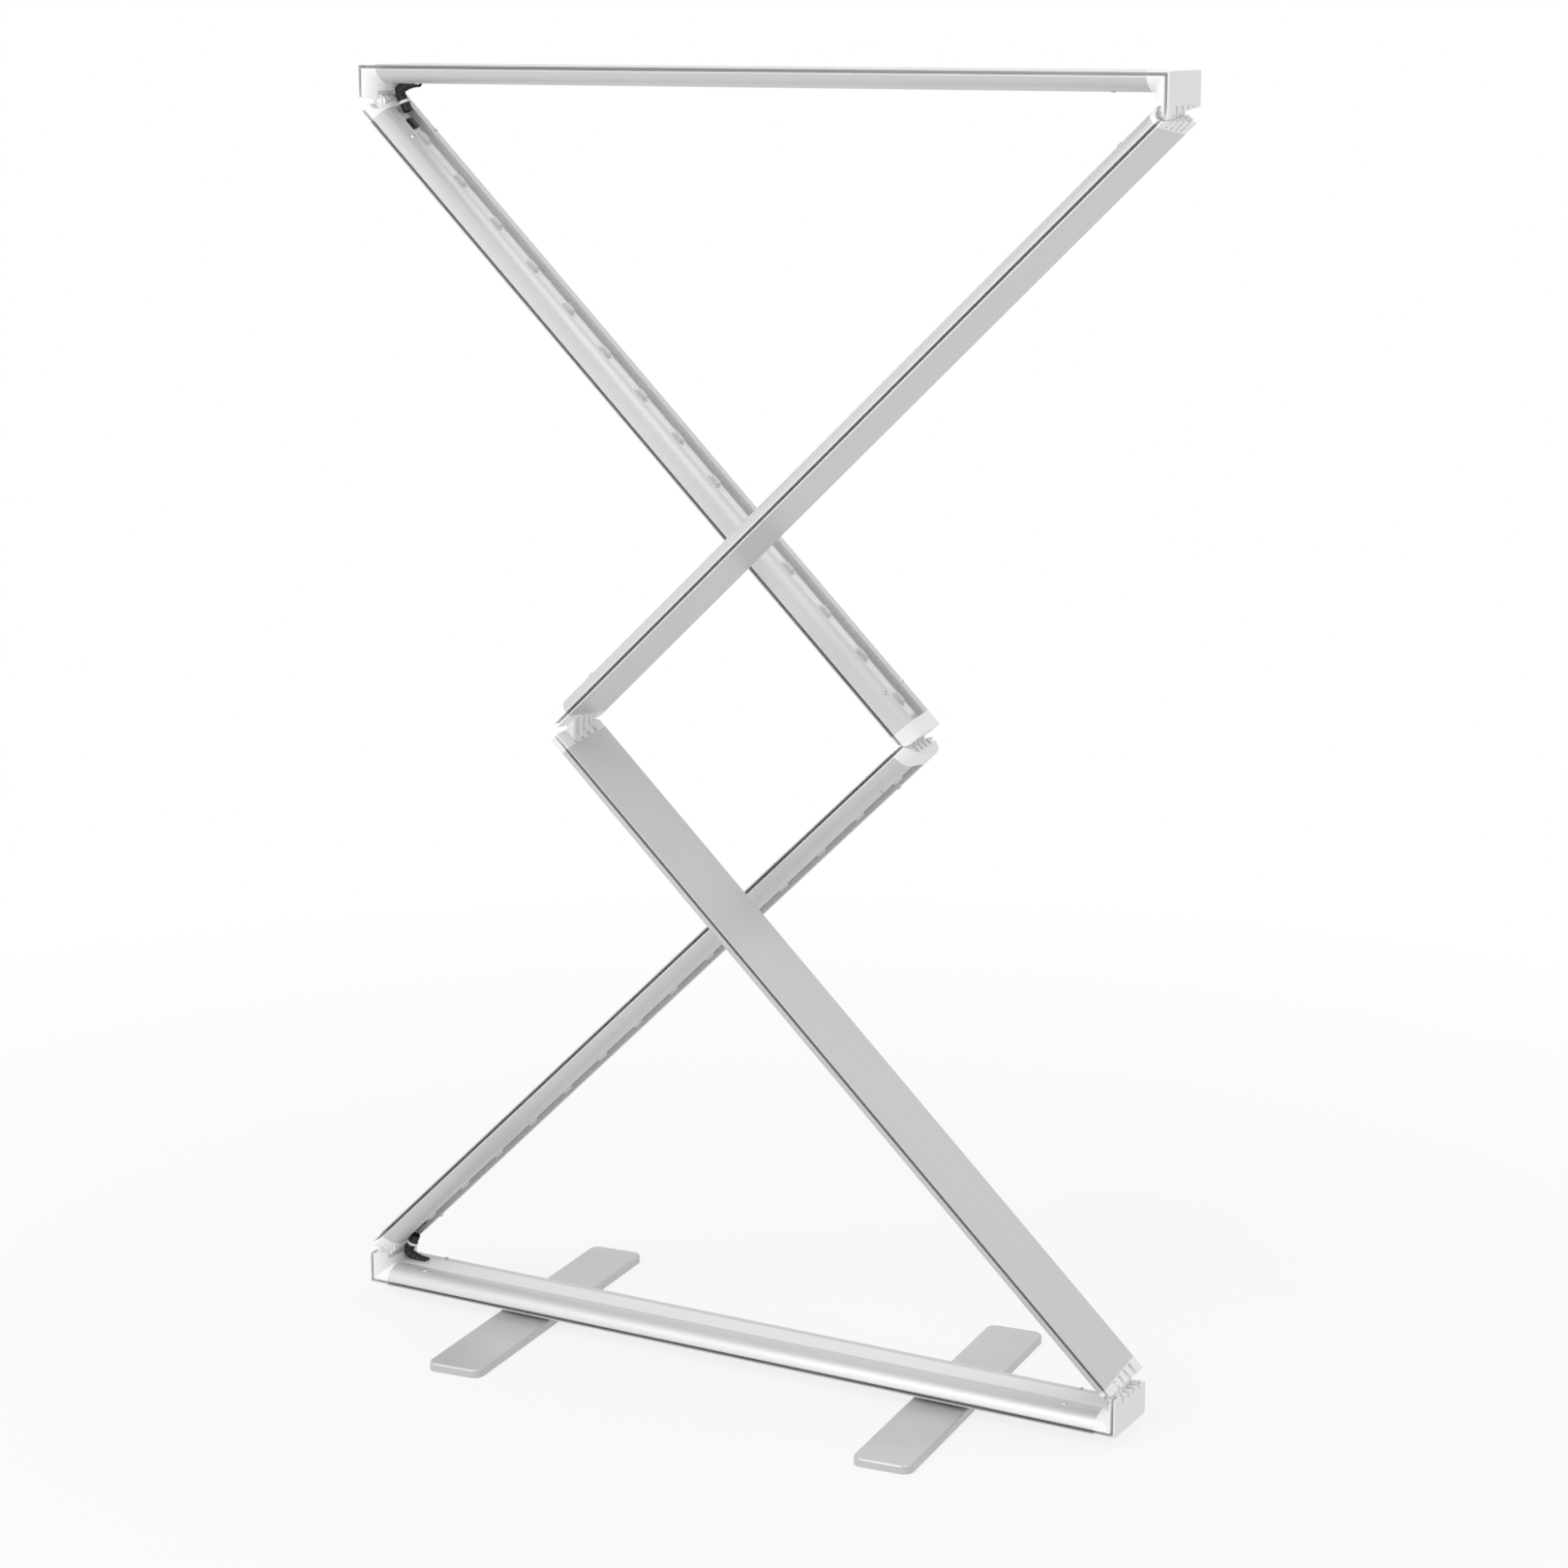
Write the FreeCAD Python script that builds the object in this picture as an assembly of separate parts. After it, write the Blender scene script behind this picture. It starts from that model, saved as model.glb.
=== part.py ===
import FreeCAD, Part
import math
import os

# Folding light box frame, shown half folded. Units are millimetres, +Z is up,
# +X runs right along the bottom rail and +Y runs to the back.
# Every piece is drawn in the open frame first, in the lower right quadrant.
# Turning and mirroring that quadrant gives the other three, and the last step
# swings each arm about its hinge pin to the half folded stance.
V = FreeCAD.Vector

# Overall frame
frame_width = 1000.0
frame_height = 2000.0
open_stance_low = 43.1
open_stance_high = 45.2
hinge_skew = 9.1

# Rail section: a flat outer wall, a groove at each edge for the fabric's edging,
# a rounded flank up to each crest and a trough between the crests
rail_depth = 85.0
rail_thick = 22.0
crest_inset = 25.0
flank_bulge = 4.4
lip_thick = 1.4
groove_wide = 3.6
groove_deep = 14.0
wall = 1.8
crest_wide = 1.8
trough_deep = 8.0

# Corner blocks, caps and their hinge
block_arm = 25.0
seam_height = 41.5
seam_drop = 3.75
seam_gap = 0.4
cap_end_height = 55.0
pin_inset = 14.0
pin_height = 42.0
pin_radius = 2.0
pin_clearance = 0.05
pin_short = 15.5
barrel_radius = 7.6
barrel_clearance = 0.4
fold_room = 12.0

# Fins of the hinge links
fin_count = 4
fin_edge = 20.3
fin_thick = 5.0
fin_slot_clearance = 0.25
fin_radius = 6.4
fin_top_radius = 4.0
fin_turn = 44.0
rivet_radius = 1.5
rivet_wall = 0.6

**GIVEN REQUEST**
Output the complete data exactly as written.

**OUTPUT FOR THIS TASK**
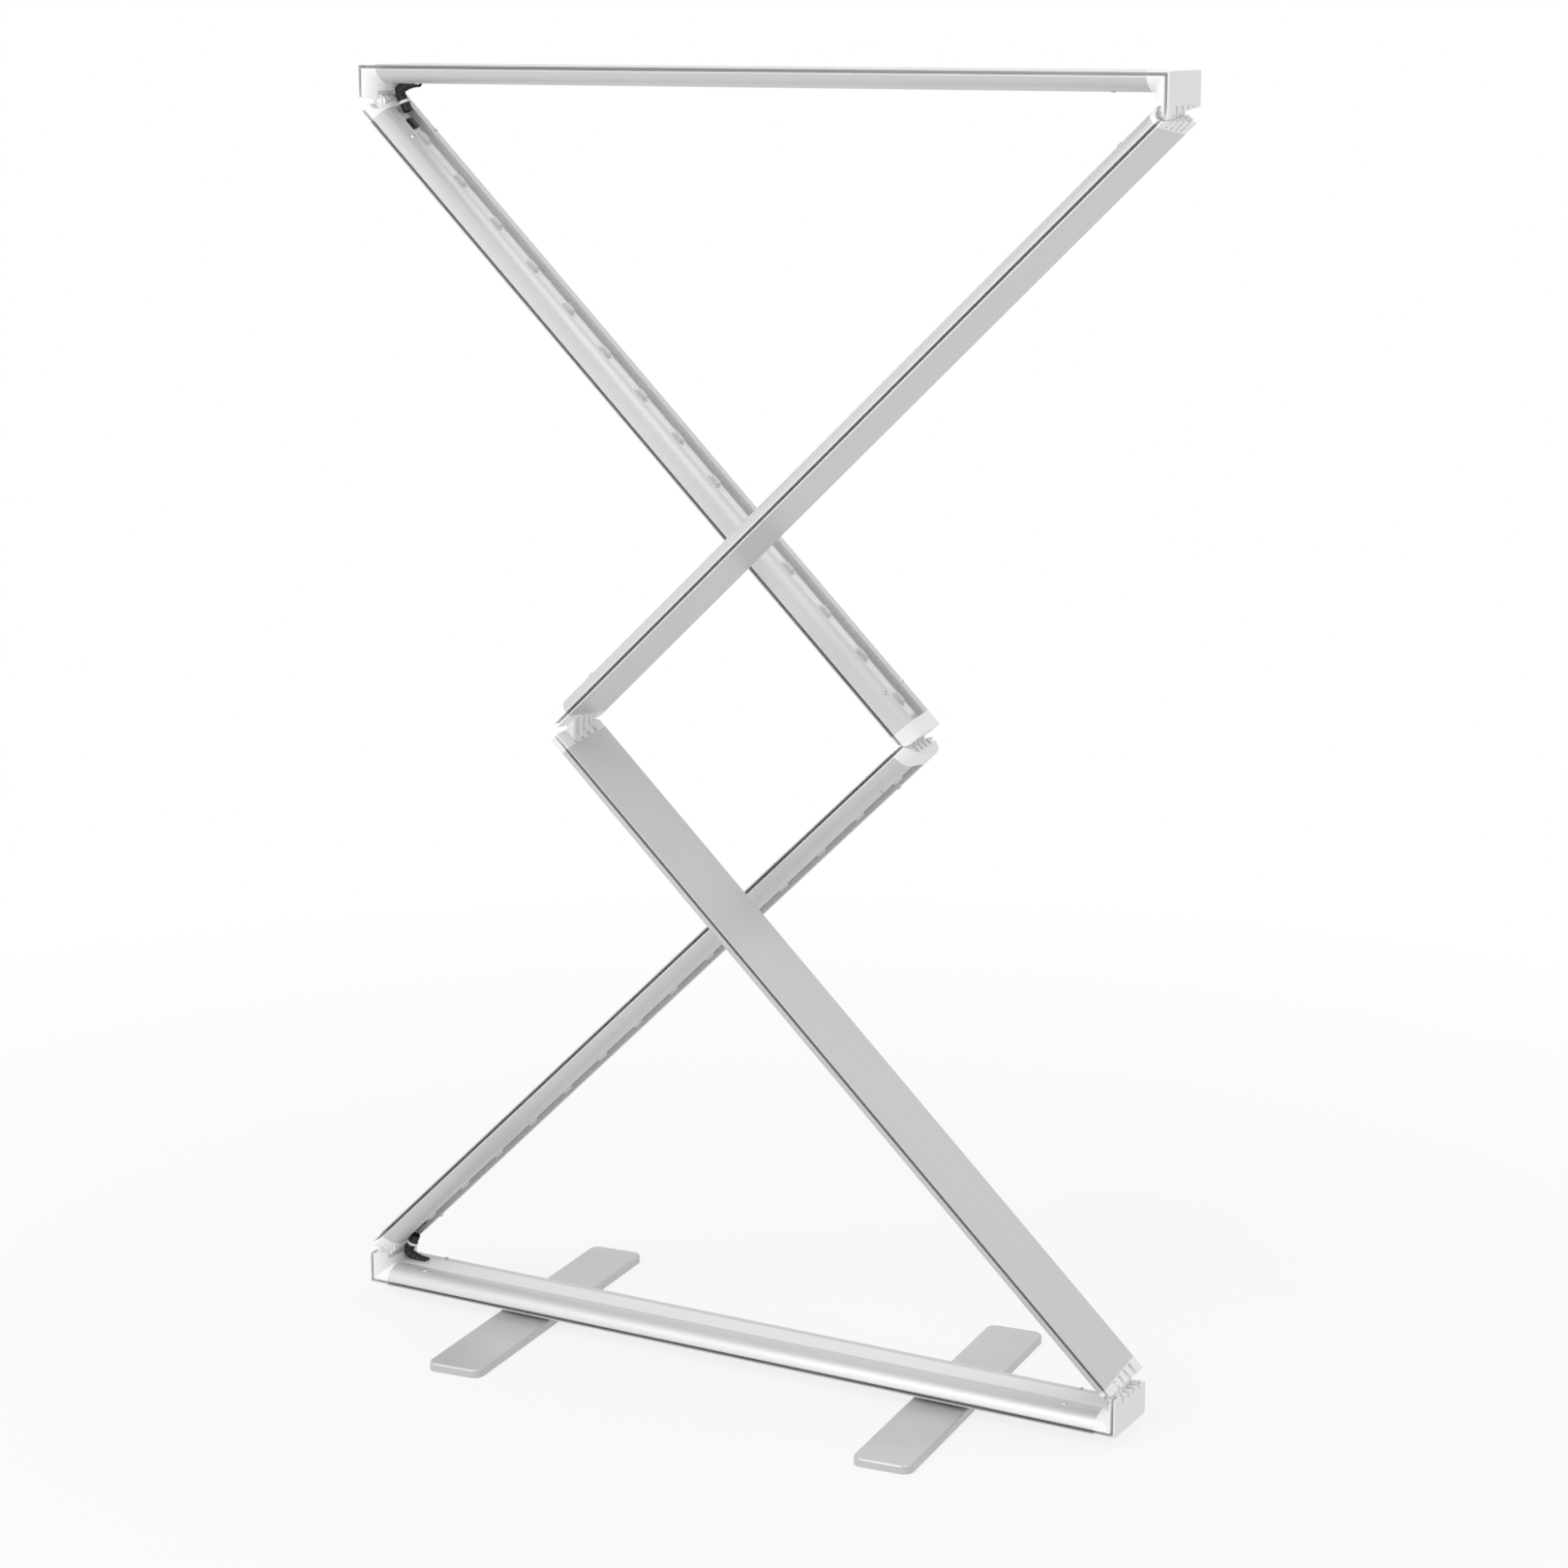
Write the FreeCAD Python script that builds the object in this picture as an assembly of separate parts. After it, write the Blender scene script behind this picture. It starts from that model, saved as model.glb.
=== part.py ===
import FreeCAD, Part
import math
import os

# Folding light box frame, shown half folded. Units are millimetres, +Z is up,
# +X runs right along the bottom rail and +Y runs to the back.
# Every piece is drawn in the open frame first, in the lower right quadrant.
# Turning and mirroring that quadrant gives the other three, and the last step
# swings each arm about its hinge pin to the half folded stance.
V = FreeCAD.Vector

# Overall frame
frame_width = 1000.0
frame_height = 2000.0
open_stance_low = 43.1
open_stance_high = 45.2
hinge_skew = 9.1

# Rail section: a flat outer wall, a groove at each edge for the fabric's edging,
# a rounded flank up to each crest and a trough between the crests
rail_depth = 85.0
rail_thick = 22.0
crest_inset = 25.0
flank_bulge = 4.4
lip_thick = 1.4
groove_wide = 3.6
groove_deep = 14.0
wall = 1.8
crest_wide = 1.8
trough_deep = 8.0

# Corner blocks, caps and their hinge
block_arm = 25.0
seam_height = 41.5
seam_drop = 3.75
seam_gap = 0.4
cap_end_height = 55.0
pin_inset = 14.0
pin_height = 42.0
pin_radius = 2.0
pin_clearance = 0.05
pin_short = 15.5
barrel_radius = 7.6
barrel_clearance = 0.4
fold_room = 12.0

# Fins of the hinge links
fin_count = 4
fin_edge = 20.3
fin_thick = 5.0
fin_slot_clearance = 0.25
fin_radius = 6.4
fin_top_radius = 4.0
fin_turn = 44.0
rivet_radius = 1.5
rivet_wall = 0.6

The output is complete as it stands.